Posted 30 August 2013. PMN Crop News.
How to Spot and Control the Japanese Beetle
Source: United Soybean Board Press Release. www.unitedsoybean.org
Chesterfield, Missouri (August 23, 2013)--The Japanese beetle is not considered a serious plant pest in its native country. However, since the pests were first discovered in the United States in 1916, they have become highly destructive, as well as difficult and expensive to control.
Managing the Japanese beetle in soybeans can be very challenging. Both the adults and larvae could potentially injure to crops. Adult beetles cause most of their soybean-yield damage through defoliation.
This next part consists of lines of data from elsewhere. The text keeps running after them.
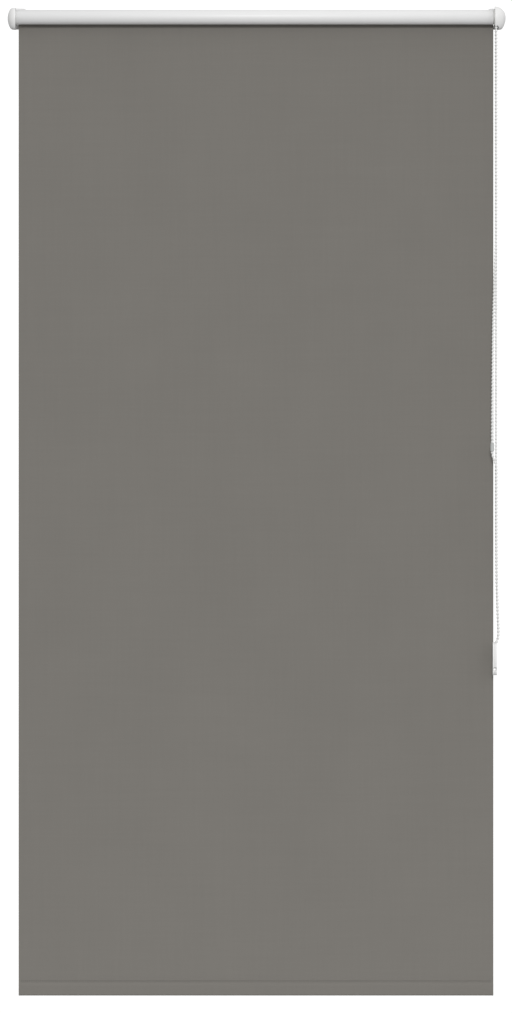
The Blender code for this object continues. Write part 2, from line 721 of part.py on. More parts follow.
def make_wrap_springs():
    """Two springs that grip the spindle until the sleeve pushes one of their tangs."""
    radius = SPINDLE_RADIUS + GAP + WRAP_WIRE / 2
    for number, name in enumerate(("wrap_spring_inner", "wrap_spring_outer")):
        start = SLEEVE_LEFT + 3 * MM + number * WRAP_SPRING_STEP
        points = coil(start, WRAP_PITCH, WRAP_TURNS, radius, 14, 90 + TANG_ANGLE, 90 - TANG_ANGLE + 360)
        tangs = []
        for x, y, z in (points[0], points[-1]):
            share = TANG_REACH / radius
            tangs.append((x, AXIS_Y + (y - AXIS_Y) * share, z * share))
        tube(name, [tangs[0], *points, tangs[1]], WRAP_WIRE / 2, 1, spring_steel)


def make_chain_guard():
    """A hood over the wheel that keeps the beads in their pockets."""
    right = SPINDLE_FLANGE_RIGHT
    left = CHAIN_RIM_X + GAP
    outline = (
        arc((AXIS_Y, 0), GUARD_OUTER, -15, 195, 24) + arc((AXIS_Y, 0), GUARD_INNER, 195, -15, 24)
    )
    flat("chain_guard", [outline], right - left, ((left + right) / 2, 0, 0), PLANE_YZ, white_plastic)


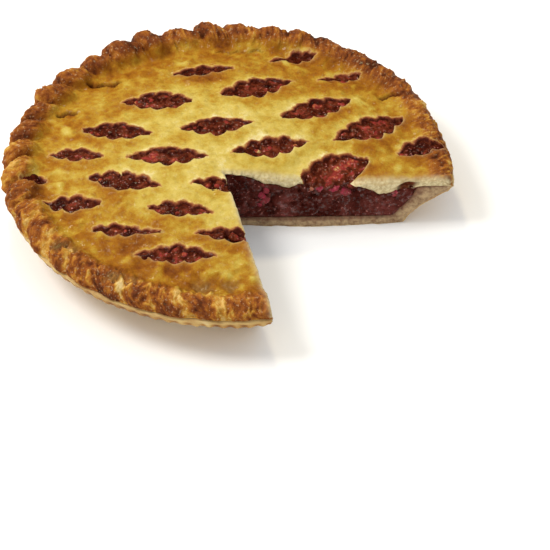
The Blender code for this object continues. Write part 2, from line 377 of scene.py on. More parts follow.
def slit_frame(row, place, gape, length, right, back, degrees):
    """Centre and direction of a slit; the rows bow and fan out towards the right."""
    fan = 1.0 + ROW_FAN * row
    x = SLIT_START[0] + (place + 0.5 * (row % 2)) * SLIT_SPACING + ROW_SHIFT * row
    y = SLIT_START[1] + ROW_SPACING * row + ROW_SPREAD * row ** 2 + (ROW_SLOPE + ROW_BOW * x) * x * fan
    slope = math.atan((ROW_SLOPE + 2.0 * ROW_BOW * x) * fan)
    angle = SLIT_TURN * slope - SLIT_TURN_BACK + math.radians(degrees)
    return np.array((x + right, y + back)), np.array((math.cos(angle), math.sin(angle)))


def slit_bow(slit, along):
    """How far the middle line of a slit is bowed back at this distance along it."""
    return SLIT_BOW * (slit[0] == -1 and slit[1] == 2) * np.clip(1.0 - (2.0 * along / slit[3]) ** 2, 0.0, 1.0)


def slit_half(slit, along):
    """Half the gape at this distance along the slit."""
    return slit_lens(slit, along) * (slit[2] / 2.0 + LOBE_DEPTH * np.cos(2.0 * math.pi * along / LOBE_PITCH))


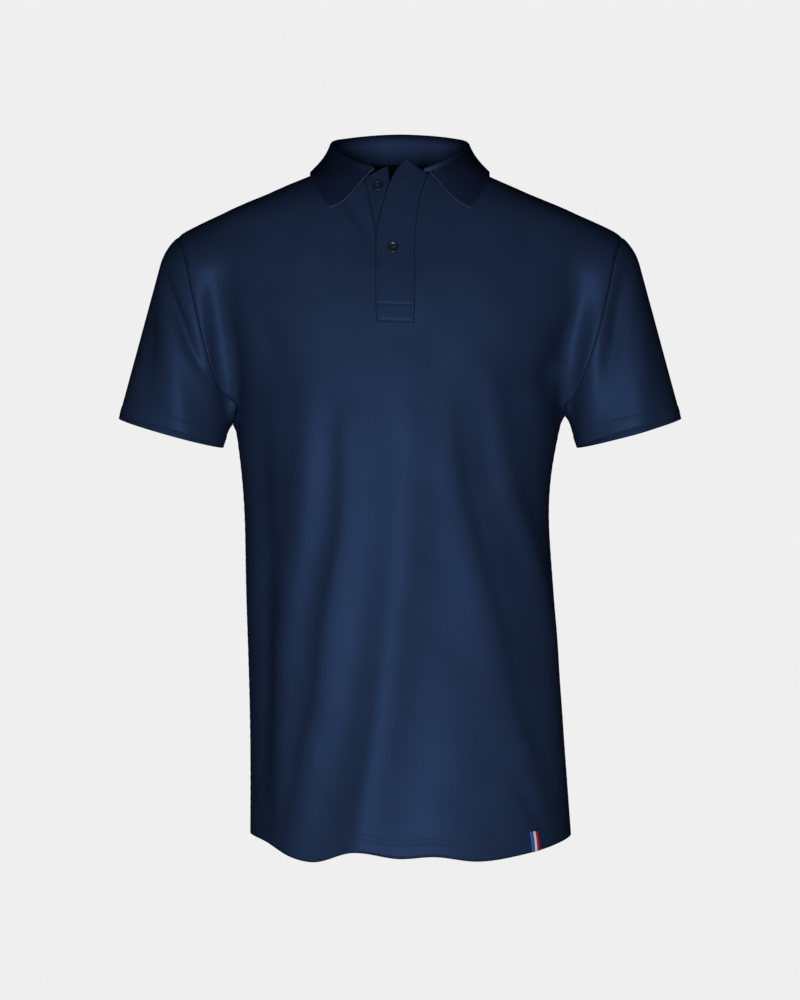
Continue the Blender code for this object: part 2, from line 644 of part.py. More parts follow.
def sheet(name, grid, thickness, collection):
    """An open grid of points, given its wall by Solidify."""
    quads = grid_quads(*grid.shape[:2]).reshape(-1, 4)
    mesh = bpy.data.meshes.new(name)
    mesh.from_pydata(grid.reshape(-1, 3).tolist(), [], quads.tolist())
    mesh.shade_smooth()
    thing = finished(name, mesh, collection)
    wall = thing.modifiers.new("wall", "SOLIDIFY")
    wall.thickness = thickness
    wall.offset = 0.0
    return thing


def button(name, rows, place, collection):
    """A button, turned with Screw, lying on a placket strip at this x and drop."""
    grid, outward = strip_grid(rows, 100, 41)
    far = np.hypot(grid[..., 0] - place[0], grid[..., 2] + place[1])
    near = np.unravel_index(np.argmin(far), far.shape)
    normal = grid_normals(grid)[near]
    normal = normal * -np.sign(normal[1])
    r, h = BUTTON_ACROSS / 2, BUTTON_THICK
    profile = [(0.0, 0.8 * h), (0.60 * r, 0.8 * h), (0.74 * r, 0.86 * h), (0.88 * r, h), (0.96 * r, 0.9 * h),
               (r, 0.55 * h), (0.9 * r, 0.25 * h), (0.55 * r, 0.0), (0.0, 0.0)]
    mesh = bpy.data.meshes.new(name)
    mesh.from_pydata([(x, 0.0, z) for x, z in profile], [(k, k + 1) for k in range(len(profile) - 1)], [])
    mesh.shade_smooth()
    thing = finished(name, mesh, collection)
    spin = thing.modifiers.new("turn", "SCREW")
    spin.steps = spin.render_steps = BUTTON_SIDES
    spin.use_merge_vertices = True
    spin.merge_threshold = 0.00001
    spin.use_normal_calculate = True
    thing.rotation_mode = "QUATERNION"
    thing.rotation_quaternion = Vector(normal).to_track_quat("Z", "Y")
    thing.location = grid[near] + normal * (PLACKET_CLOTH / 2 + BUTTON_SEAT)
    return thing


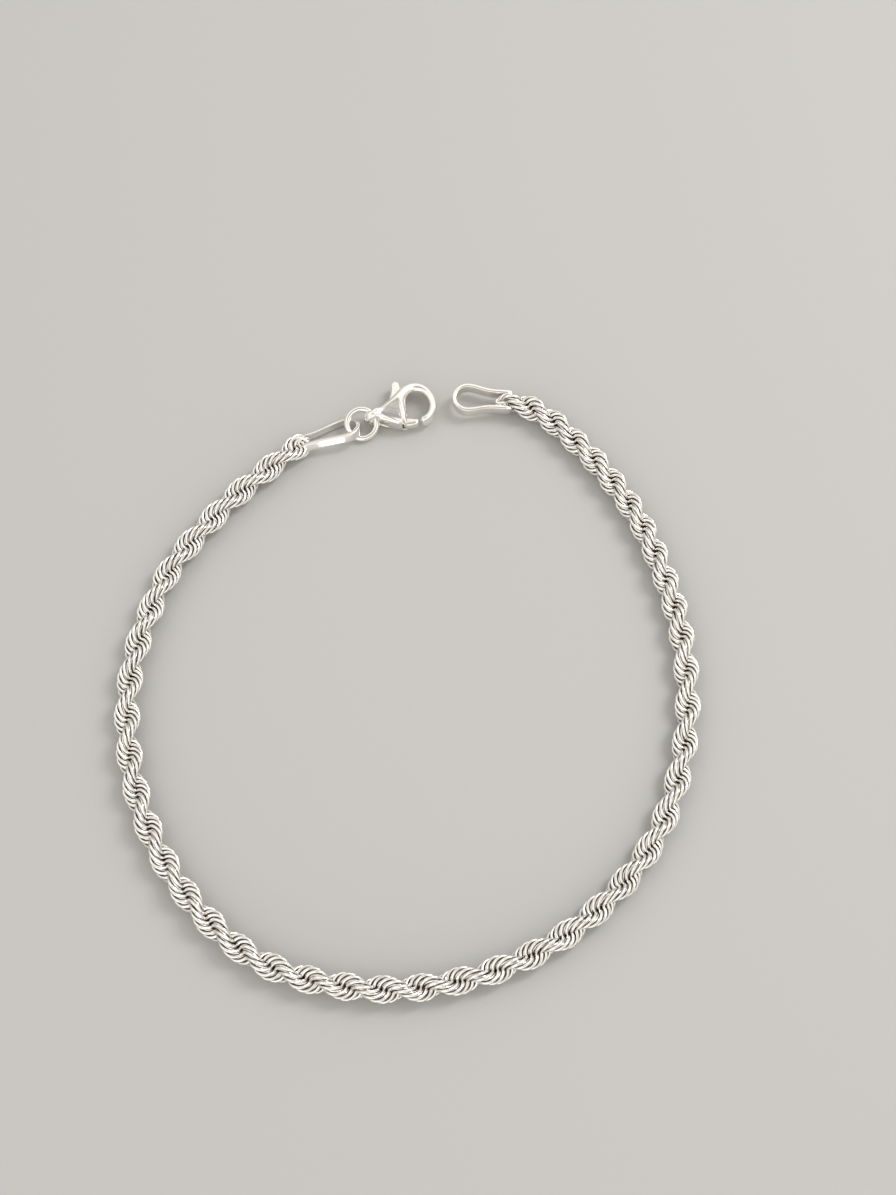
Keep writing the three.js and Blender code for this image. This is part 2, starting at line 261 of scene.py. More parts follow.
# %% Held ends
GRIPS = (0.9, 2.0)            # how far the legs reach along the rope
COVERED = (0.25, 0.9)         # how much of the legs the wide rings lie over
HELD_SIZES = (0.31, 0.48)     # the smallest rings, as a share of a full one
LOOP_HEIGHTS = (1.22, 1.5)    # how high the middle of each loop lies
GROWING = (-0.4, 0.7)         # where the rings grow, past the covered legs
RISING = (0.0, 0.9)           # where the rope reaches its own height


def held_ends(distance):
    """The size of the rings as a share, and the height of their middle, at a distance along the rope."""
    by_clasp = distance < ROPE_LENGTH / 2
    past_legs = np.minimum(distance - GRIPS[0] + COVERED[0], ROPE_LENGTH - distance - GRIPS[1] + COVERED[1])
    held = np.where(by_clasp, *HELD_SIZES)
    size = held + (1 - held) * smoothstep(past_legs, *GROWING)
    loop_z = np.where(by_clasp, *LOOP_HEIGHTS)
    height = loop_z + (ROPE_HEIGHT - loop_z) * smoothstep(past_legs, *RISING)
    return size, height


print("ring sizes over the first 3 mm, as shares:", held_ends(np.arange(0.0, 3.1, 0.5))[0].round(2))

# %% [markdown]
# ## Placing the rings
#
# More than 700 rings made one by one as objects would be slow, so arrays place them all at once. Soldered
# rings never lie quite alike, so each also gets a little chance in its turn, its lean and its distance from
# the middle. A fixed seed gives the same rope at every run. Three stretches of rope make three meshes.

# %% Rings
RING_SEED = 17
TURN_CHANCE = 0.03
LEAN_CHANCE = 0.025
INWARD_CHANCE = 0.012
RING_STEPS = 32
WIRE_SIDES = 8
STRETCHES = 3


def ring_points(numbers):
    """The points of these rings in millimetres, ring after ring."""
    chance = np.random.default_rng(RING_SEED)
    wobble = chance.normal(size=(ring_count, 3))[numbers]
    distance = END_GAP + numbers * RING_RISE
    size, height = held_ends(distance)
    xy, along = rope_place(distance)
    middle = np.column_stack([xy, height])
    along = np.column_stack([along, np.zeros(len(numbers))])
    up = np.array([0.0, 0.0, 1.0])
    side = np.cross(up, along)

    # The ring's own axes: out from the rope's middle, forward in the ring's plane, and normal to the plane.
    angle = np.interp(distance, twist_marks, twist_angles) + numbers * math.pi + TURN_CHANCE * wobble[:, 0]
    cos = np.cos(angle)[:, None]
    sin = np.sin(angle)[:, None]
    out = cos * side + sin * up
    across = -sin * side + cos * up
    lean = (RING_LEAN + LEAN_CHANCE * wobble[:, 1])[:, None]
    normal = np.cos(lean) * across + np.sin(lean) * along
    forward = -np.cos(lean) * along + np.sin(lean) * across
    centre = middle + out * (RING_OFF_MIDDLE * size - INWARD_CHANCE * np.abs(wobble[:, 2]))[:, None]

    # Round the ring, and at each step round the wire.
    round_ring = np.linspace(0, 2 * math.pi, RING_STEPS, endpoint=False)[None, :, None]
    round_wire = np.linspace(0, 2 * math.pi, WIRE_SIDES, endpoint=False)[None, None, :, None]
    radial = np.cos(round_ring) * out[:, None] + np.sin(round_ring) * forward[:, None]
    skin = np.cos(round_wire) * radial[:, :, None] + np.sin(round_wire) * normal[:, None, None]
    line = centre[:, None] + radial * (RING_RADIUS * size)[:, None, None]
    return (line[:, :, None] + skin * WIRE / 2).reshape(-1, 3)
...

It is important to scout flowering soybean fields starting in early June into late July to determine the extent of defoliation. An adult Japanese beetle can be identified by the following characteristics:
• Less than a half-inch long
• Shiny, metallic-green body
• Bronze-colored outer wings
• White tufts along the side of the abdomen
The economic threshold for deciding whether to treat Japanese beetles is 30 percent defoliation before bloom and 20 percent defoliation after bloom. Some ways to detect and manage Japanese beetles include:
• Japanese beetle traps. Helpful for detecting beetles and monitoring population fluctuations.
• Control methods. Several potential options exist, including chemical controls, biological controls, or mechanical traps.